It only takes a couple of lines for me to viscerally dislike Kush Apbuscan — who does not know how to forgive somoene [at first I thought it was a woman, but when it turned out later on that I was mistaken, this didn’t exactly improve things] for rejecting him and who does not understand the concept of consent. It doesn’t take long for betrayal to be added to the list of reasons I dislike Kush, and from that point on, I have to admit, I struggled to finish this story. At every point when Kush is given the opportunity to fix things, he always ends up making it worse. There was a redemption arc for Kush, but I was frustrated by it, because I’m not sure he deserved one.
Content note: Attempted suicide, assisted suicide.

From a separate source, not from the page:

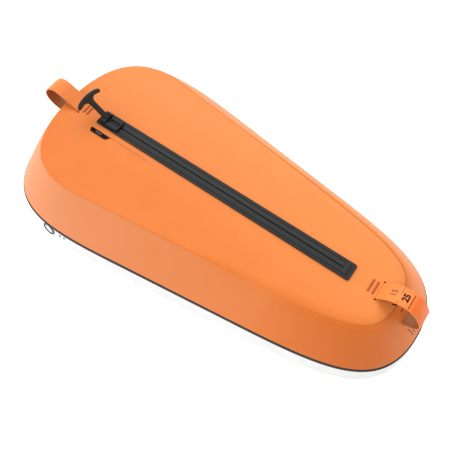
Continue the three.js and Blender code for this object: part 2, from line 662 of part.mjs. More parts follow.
add('battery_pack', batteryPack(), blackPlastic());
add('hv_capacitor', highVoltageCapacitor(), finish(0x2b4f8c, 0.4));
add('capacitor_cradle', capacitorCradle(), blackPlastic());
add('charge_transformer', chargeTransformer(), finish(0x8a6b2e, 0.6));
add('bridge_heatsink', bridgeHeatsink(), finish(0xa9adb0, 0.4, 1));
add('relay', relayCan(), finish(0x1f5fa0, 0.4));
add('speaker', speaker(), blackPlastic());
add('main_board', mainBoard(), finish(0x1d6b3c, 0.5));
add('upper_housing', upperHousing(), greyPlastic());
add('shock_button', deckButton(SHOCK, 1.6), finish(0xff7a2e, 0.4));
add('info_button', deckButton(INFO, 1.4), finish(0x3f86d6, 0.4));
add('pads_socket', padSocket(), blackPlastic());
add('pads_plug', padPlug(), whitePlastic());
add('pads_lead', padLead(), finish(0xd8d8d6, 0.6));
add('electrode_pad_1', electrodePad(0), finish(0xeceae2, 0.8));
add('electrode_pad_2', electrodePad(1), finish(0xeceae2, 0.8));
add('pads_pouch', padPouch(), finish(0xc9cdd2, 0.3, 0.6));

add('cover_wall', coverWall(), orangeCoating());
add('seam_tape', seamTape(), orangeCoating());
add('cover_top', coverTop(), orangeCoating());
add('label_plate', labelPlate(), blackPlastic());
add('wide_end_loop', strap(WIDE_STRAP_POINTS, STRAP.t, STRAP.width), orangeWebbing());
add('narrow_end_loop', strap(NARROW_STRAP_POINTS, STRAP.t, STRAP.width), orangeWebbing());
[1, 2].forEach((i) => add(`wide_end_tack_${i}`, tackBar(WIDE_SLIT_X + i * TACK_STEP), stitching()));
[1, 2].forEach((i) => add(`narrow_end_tack_${i}`, tackBar(NARROW_SLIT_X - i * TACK_STEP), stitching()));

add('zip_frame', zipFrame(), blackRubber());
add('zip_tape_left', zipTape(1), blackRubber());
add('zip_tape_right', zipTape(-1), blackRubber());
add('zip_teeth_left', zipTeeth(1), blackPlastic());
add('zip_teeth_right', zipTeeth(-1), blackPlastic());
add('zip_dock', zipDock(), blackPlastic());
add('zip_stop', zipStop(), blackPlastic());
add('zip_slider', zipSlider(), blackPlastic());
add('handle_pin', handlePin(), steel());
add('zip_handle', zipHandle(), blackPlastic());

export default defibrillator;
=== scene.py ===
import math

import bpy
from mathutils import Matrix, Vector, noise
from mathutils.geometry import interpolate_bezier


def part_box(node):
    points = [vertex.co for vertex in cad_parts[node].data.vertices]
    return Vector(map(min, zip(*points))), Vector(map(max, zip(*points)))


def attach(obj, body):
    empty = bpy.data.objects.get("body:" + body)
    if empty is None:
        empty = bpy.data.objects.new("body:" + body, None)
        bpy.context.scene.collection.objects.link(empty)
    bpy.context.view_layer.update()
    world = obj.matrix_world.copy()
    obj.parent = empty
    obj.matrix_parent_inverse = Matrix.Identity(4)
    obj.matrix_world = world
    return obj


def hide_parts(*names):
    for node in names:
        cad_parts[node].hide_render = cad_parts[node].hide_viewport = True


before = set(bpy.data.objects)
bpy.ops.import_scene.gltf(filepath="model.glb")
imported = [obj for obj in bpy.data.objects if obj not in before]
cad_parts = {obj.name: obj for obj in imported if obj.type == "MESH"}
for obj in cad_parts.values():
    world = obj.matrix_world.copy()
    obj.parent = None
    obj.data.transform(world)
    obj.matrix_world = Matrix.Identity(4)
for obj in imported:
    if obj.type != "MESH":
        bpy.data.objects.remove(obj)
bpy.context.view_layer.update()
bpy.ops.object.select_all(action="DESELECT")

# Studio. A plain pale light table in an evenly lit white room, with one large soft lamp
# beyond the far side and another off the wide end, and the camera high over the near side.
CAMERA_TURN = math.radians(35.51)
CAMERA_HEIGHT = math.radians(64.5)
CAMERA_DISTANCE = 0.4834
CAMERA_TARGET = Vector((0.01451, -0.01051, 0.028))
LAMPS = {
    "far_lamp": (Vector((-0.30, 0.62, 0.72)), 1.5, 45),
    "wide_end_lamp": (Vector((-0.80, -0.45, 0.40)), 1.15, 50),
}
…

Umam Preth is stuck at the end of the world with his dead wife’s AI and a shriveled apple. Everything else is gone, and he’s got 5 more minutes left before he is gone too. It’s every scientist’s dream, isn’t it? To be the one who gets to see the end of the world, to record it, to make notes, to see exactly how all things go out. But it’s also every scientist’s nightmare, to be the one who caused the nothing that is swallowing up galaxies. No wonder Umam Preth wants to kill himself.
The story opens with an attempted suicide, and yet, the entire thing was more amusing than anything, reminding me of Douglas Adams.